Jeśli mam dzielić na gatunki, to w równym stopniu wyróżniłabym muzykę popową i rockową. Myślę, że podział na gatunki muzyczne niedługo stanie się reliktem przeszłości, choć niewątpliwie stanowi dla słuchaczy przydatny drogowskaz. W tym momencie, kiedy w muzyce pojawiła się już każda możliwa melodia, moim zdaniem ważne są ciekawe patenty produkcyjne i umiejętność przekazywania przez autorów historii. Warto czerpać z tego, co było, przefiltrowywać przez własną wrażliwość i pomysłowość i pokazywać na nowo. Nie bez powodu obecnie słyszymy piosenki charakterystyczne dla różnych dekad, ale w nowym wydaniu. Widzimy, że konkretne melodie się sprawdzały i teraz opakowujemy je w inne produkcyjne i muzyczne ubrania. Czasami to wchodzi średnio, a czasami świetnie.
Trochę tak, jak na przykład na Męskim Graniu, prawda?
Tak, w przypadku Męskiego Grania zabawa aranżami jest ogromna. Biorą się za nie ludzie wybitni, dlatego wychodzi naprawdę dobrze i jakościowo. Fajnie, gdyby Męskie Granie zapraszało artystów także z innych bajek muzycznych, żeby trochę wzbogacić to wydarzenie.
A jaka muzyka gra w twojej duszy na co dzień?
Śmieję się z moim chłopakiem, że co najmniej raz, żeby dzień był udany, musi polecieć Red Hot Chili Peppers. W moim sercu gra mnóstwo rockowych zespołów. Kamieniem węgielnym jest The Beatles, z których również czerpię. Na głośnikach w moim domu i słuchawkach przewijają się też największe zespoły klasycznego rocka typu Nirvana, Foo Fighters, Gunsi. Jest szeroko. Nie ograniczam się.
fot.: materiały prasowe
Wspomniałaś, że w muzyce wszystko już było. Czy w ostatnim czasie usłyszałaś jakieś konkretne patenty i frazy muzyczne, które wykorzystałaś w swojej twórczości?
Nie, nie ma jednej konkretnej rzeczy, to raczej małe elementy. Bacznie obserwuję nowości na różnych platformach streamingowych, a algorytm dodatkowo podpowiada mi artystów ze świata. Bardzo lubię młodych, jeszcze nieznanych artystów. Może nie mają gigantycznych zasięgów, ale tworzą muzykę, która jest bliska mojemu sercu – przykładowo twórcy popu w wydaniu kalifornijskim, którzy z czasem przeszli do mainstreamu. Lubię obserwować, w jaki sposób rozwijają się artystki. Przykładem jest Sabina Carpenter, która pobiła wszystko przebojową piosenką „Espresso”, a następnie wydała bardzo uroczy singiel „Please, Please, Please”. Fajnie jest obserwować drogę, jaką przechodzą artyści i jak połączenia z różnymi producentami dają zaskakujące efekty.
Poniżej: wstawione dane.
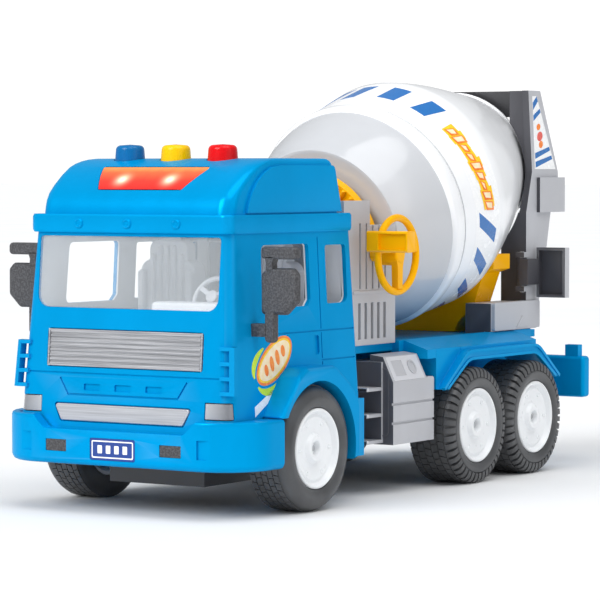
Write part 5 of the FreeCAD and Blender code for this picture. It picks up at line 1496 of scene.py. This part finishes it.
def build_light():
    """A bright studio: soft fill, three suns, two soft boxes and a white backdrop."""
    world = bpy.data.worlds.new("studio")
    bpy.context.scene.world = world
    world.use_nodes = True
    tree = world.node_tree
    fill = tree.nodes["Background"]
    fill.inputs["Color"].default_value = (0.96, 0.98, 1.0, 1)
    fill.inputs["Strength"].default_value = 0.44
    paper = tree.nodes.new("ShaderNodeBackground")
    paper.inputs["Color"].default_value = (1, 1, 1, 1)
    paper.inputs["Strength"].default_value = 1.1
    seen = tree.nodes.new("ShaderNodeLightPath")
    choice = tree.nodes.new("ShaderNodeMixShader")
    tree.links.new(seen.outputs["Is Camera Ray"], choice.inputs[0])
    tree.links.new(fill.outputs[0], choice.inputs[1])
    tree.links.new(paper.outputs[0], choice.inputs[2])
    tree.links.new(choice.outputs[0], tree.nodes["World Output"].inputs["Surface"])
    sun("front_light", 1.95, 35, (0.28, 1.0, -0.72))
    sun("top_light", 1.4, 50, (-0.42, 0.15, -1.0))
    sun("side_light", 0.2, 45, (-1.0, 0.12, -0.12))
    softbox("side_box", 0.8, (0.3, 0.9), (1.3, 0.1, 0.8), (0, 0, 0.1))
    softbox("front_box", 1.6, (0.9, 0.4), (-0.4, -1.5, 0.9), (0, -0.1, 0.1))
    bpy.context.scene.view_settings.view_transform = "Standard"


def build_camera():
    """A long lens ahead of the truck on its left side, at about the height of the cab."""
    azimuth, elevation = math.radians(32.7345), math.radians(2.4763)
    back = Vector((math.sin(azimuth) * math.cos(elevation), -math.cos(azimuth) * math.cos(elevation),
                   math.sin(elevation)))
    lens = bpy.data.cameras.new("camera")
    lens.lens = 178.87
    lens.sensor_width = 36
    camera = bpy.data.objects.new("camera", lens)
    camera.location = Vector((819.65, -1291.18, 160.42)) * MM
    camera.rotation_mode = "QUATERNION"
    camera.rotation_quaternion = (-back).to_track_quat("-Z", "Y")
    bpy.context.scene.collection.objects.link(camera)
    bpy.context.scene.camera = camera


build_camera()
build_light()
build_stage()
build_cab()
build_roof()
build_buttons()
build_interior()
build_bumper()
build_mirrors()
build_wheels()
build_drum()
build_hand_drive()
build_from_cad()
build_labels()
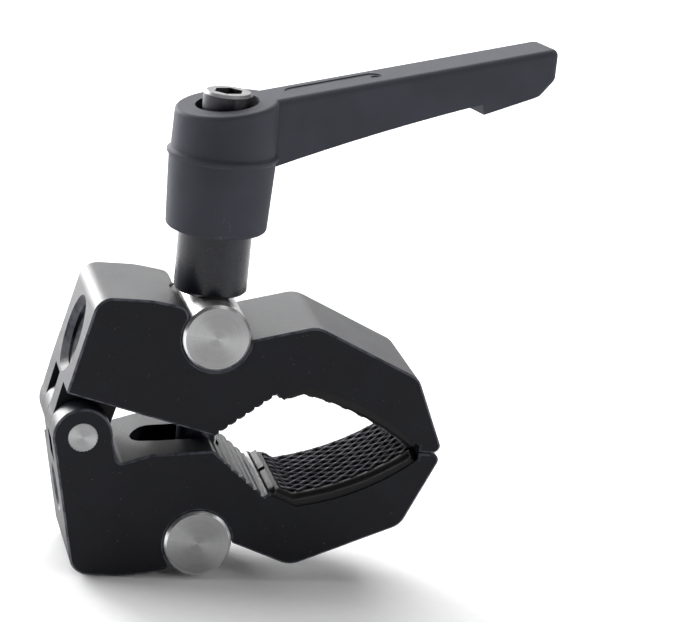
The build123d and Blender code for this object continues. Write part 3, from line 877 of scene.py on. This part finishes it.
class CLAMP_OT_studio(bpy.types.Operator):
    """Set up the pale floor, soft lights and camera"""

    bl_idname = "clamp.studio"
    bl_label = "Studio"

    def execute(self, context):
        studio = context.scene.clamp_studio
        self.floor(studio)
        self.lights()
        self.room(context.scene, studio)
        self.camera(context.scene, studio)
        return {"FINISHED"}

    def floor(self, studio):
        """A pale sheet that curves up behind the clamp."""
        ground = CAD_BOX[0][2] - 0.2 * MM
        bm = bmesh.new()
        reach, bend, wall, width = 1.2, 0.5, 1.2, 2.4
        line = [(-reach, 0.0), (reach - bend, 0.0)]
        for step in range(1, 13):
            turn = radians(90.0 * step / 12)
            line.append((reach - bend + bend * sin(turn), bend - bend * cos(turn)))
        line.append((reach, wall))
        rows = [[bm.verts.new((side * width, y, ground + z)) for side in (-1, 1)] for y, z in line]
        for first, second in zip(rows, rows[1:]):
            bm.faces.new((first[0], first[1], second[1], second[0]))
        sheet = new_piece("studio_floor", bm, floor_finish(studio), smooth_angle=60.0)

    def lights(self):
        """Large soft lights: overhead, behind and at both sides."""
        places = (
            ("overhead_light", (0.10, 0.30, 0.85), (0.0, 0.02, 0.02), 0.9, 7.0),
            ("back_light", (0.10, 1.05, 0.62), (0.0, 0.0, 0.02), 0.9, 11.0),
            ("rear_left_light", (-0.45, 0.85, 0.24), (-0.03, 0.0, 0.01), 0.42, 15.0),
            ("left_light", (-0.85, 0.40, 0.36), (-0.03, 0.0, 0.01), 0.6, 7.0),
            ("right_light", (0.78, -0.58, 0.34), (0.0, 0.0, 0.03), 0.7, 4.0),
        )
        for name, place, target, size, power in places:
            light = bpy.data.lights.new(name, "AREA")
            light.shape = "SQUARE"
            light.size = size
            light.energy = power
            lamp = bpy.data.objects.new(name, light)
            bpy.context.scene.collection.objects.link(lamp)
            lamp.location = place
            lamp.rotation_euler = (Vector(target) - Vector(place)).to_track_quat("-Z", "Y").to_euler()

    def room(self, scene, studio):
        world = bpy.data.worlds.new("studio_room")
        scene.world = world
        world.use_nodes = True
        background = world.node_tree.nodes["Background"]
        background.inputs["Color"].default_value = (0.97, 0.98, 1.0, 1.0)
        background.inputs["Strength"].default_value = studio.sky
        scene.view_settings.view_transform = "Standard"

    def camera(self, scene, studio):
        """Aim at a point beside the upper barrel from the given direction."""
        forward = Vector((
            sin(studio.azimuth) * cos(studio.elevation),
            cos(studio.azimuth) * cos(studio.elevation),
            -sin(studio.elevation),
        ))
        level = Vector((cos(studio.azimuth), -sin(studio.azimuth), 0.0))
        down = forward.cross(level)
        right = cos(studio.roll) * level + sin(studio.roll) * down
        up = sin(studio.roll) * level - cos(studio.roll) * down
        aim = centre_of("upper_trunnion") + right * studio.look_right + up * studio.look_up
        lens = bpy.data.cameras.new("camera")
        lens.sensor_width = 36.0
        lens.lens = studio.lens
        lens.clip_start = 0.01
        camera = bpy.data.objects.new("camera", lens)
        scene.collection.objects.link(camera)
        turn = Matrix((right, up, -forward)).transposed().to_4x4()
        camera.matrix_world = Matrix.Translation(aim - forward * studio.distance) @ turn
        scene.camera = camera


class CLAMP_PT_panel(bpy.types.Panel):
    """Lists the clamp's operators and sizes"""

    bl_label = "Pipe Clamp"
    bl_idname = "CLAMP_PT_panel"
    bl_space_type = "VIEW_3D"
    bl_region_type = "UI"
    bl_category = "Clamp"

    def draw(self, context):
        for operator in OPERATORS:
            self.layout.operator(operator.bl_idname)
        for name in SETTINGS:
            settings = getattr(context.scene, name)
            for prop in settings.bl_rna.properties:
                if not prop.is_readonly and prop.identifier != "name":
                    self.layout.prop(settings, prop.identifier)


SETTINGS = {
    "clamp_pads": ClampPadSettings,
    "clamp_metal": ClampMetalSettings,
    "clamp_lever": ClampLeverSettings,
    "clamp_studio": ClampStudioSettings,
}
OPERATORS = (
    CLAMP_OT_jaws,
    CLAMP_OT_pads,
    CLAMP_OT_barrels,
    CLAMP_OT_stud,
    CLAMP_OT_lever,
    CLAMP_OT_studio,
)


def register():
    for group in (*SETTINGS.values(), *OPERATORS, CLAMP_PT_panel):
        bpy.utils.register_class(group)
    for name, group in SETTINGS.items():
        setattr(bpy.types.Scene, name, bpy.props.PointerProperty(type=group))


def unregister():
    for name in SETTINGS:
        delattr(bpy.types.Scene, name)
    for group in (CLAMP_PT_panel, *OPERATORS, *SETTINGS.values()):
        bpy.utils.unregister_class(group)


def main():
    """Build the clamp piece by piece."""
    register()
    bpy.ops.clamp.jaws()
    bpy.ops.clamp.pads()
    bpy.ops.clamp.barrels()
    bpy.ops.clamp.stud()
    bpy.ops.clamp.lever()
    bpy.ops.clamp.studio()


if __name__ == "__main__":
    main()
Na portalu WLKM.pl promujemy wspieranie pracy artystów poprzez kupowanie nośników fizycznych czy chodzenie na koncerty. Wierzymy, że w czasach zdominowanych przez streaming, to wciąż dobra opcja popularyzacji muzyki. A ty, jako artystka, jak się na to zapatrujesz?
Jestem bardzo otwarta na taką akcję, zwłaszcza, że nośniki tradycyjne są bliskie mojemu sercu. Jako dziecko żyłam w analogowym świecie lat 90., potem jako starsza dziewczynka wkroczyłam w świat cyfrowy, dlatego z sentymentem wracam do nośników fizycznych. Mam w domu kolekcję winyli, płyt CD, znajdą się też archaiczne kasety. Polecam każdemu, kto chce spróbować posłuchać dźwięku w zupełnie innej jakości. Warto odpalić płytę na gramofonie i usłyszeć różnicę. Zarówno streaming, jak i nośniki fizyczne, są dla artysty bardzo ważne. Sednem sprawy jest, abyśmy korzystali z tych źródeł legalnie. Wspierali czyjąś twórczość, by artysta był za nią godnie wynagradzany.